$26.5 million in upgrades underway for stretch of SE Side sewer

Six miles of 65-year-old pipe being replaced

SAN ANTONIO – Mayor Ivy Taylor admits it isn't sexy, but she said a sewer upgrade is an important project for an area of town ignored in the past.

Six miles of sewer pipe is getting replaced on the Southeast Side as part of a consent decree with the Environmental Protection Agency, a first for Texas.

As Taylor took in the work site near the intersection of Mission Way and South Presa Street, she put it bluntly why she was spending a Monday morning at a sewer upgrade.

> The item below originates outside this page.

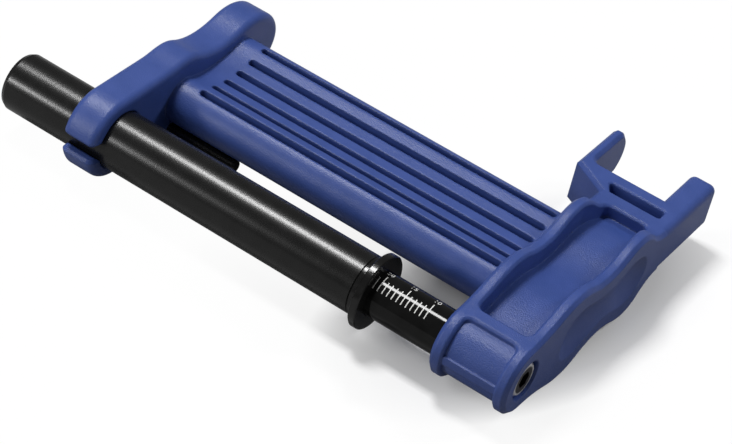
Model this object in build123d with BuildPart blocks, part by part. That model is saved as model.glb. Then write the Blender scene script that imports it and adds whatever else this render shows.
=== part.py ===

"I mean this isn't the sexy stuff, but this, these are the building blocks of a city," Taylor said.

Workers are replacing a 65-year-old concrete sewer pipe at a cost of $26.5 million for six miles of gravity-fed main and siphons. The money is coming in part from the water rate increase in November.

San Antonio Water System said the need was clear with a sewage spill in 2012.

The new 48-inch pipes are fiberglass. SAWS said they are state-of-the-art and will last 50 years.

San Antonio is the first city in Texas to negotiate what it calls a "consent decree" with the EPA. The upgrades are part of a $1.1 billion agreement with the EPA to upgrade sewage after a 2013 settlement for alleged violations of the Clean Water Act through sewage spills.

SAWS said other cities, including Houston and Corpus Christi, are looking to San Antonio as they negotiate their own deals.

The new pipe will serve more than 50,000 homes in a neighborhood Taylor said was often ignored by city money.

"In the past, you know, maybe we've made different decisions about where to invest," Taylor said. "So it's great for us to be able to have this level [of] investment in this side of town."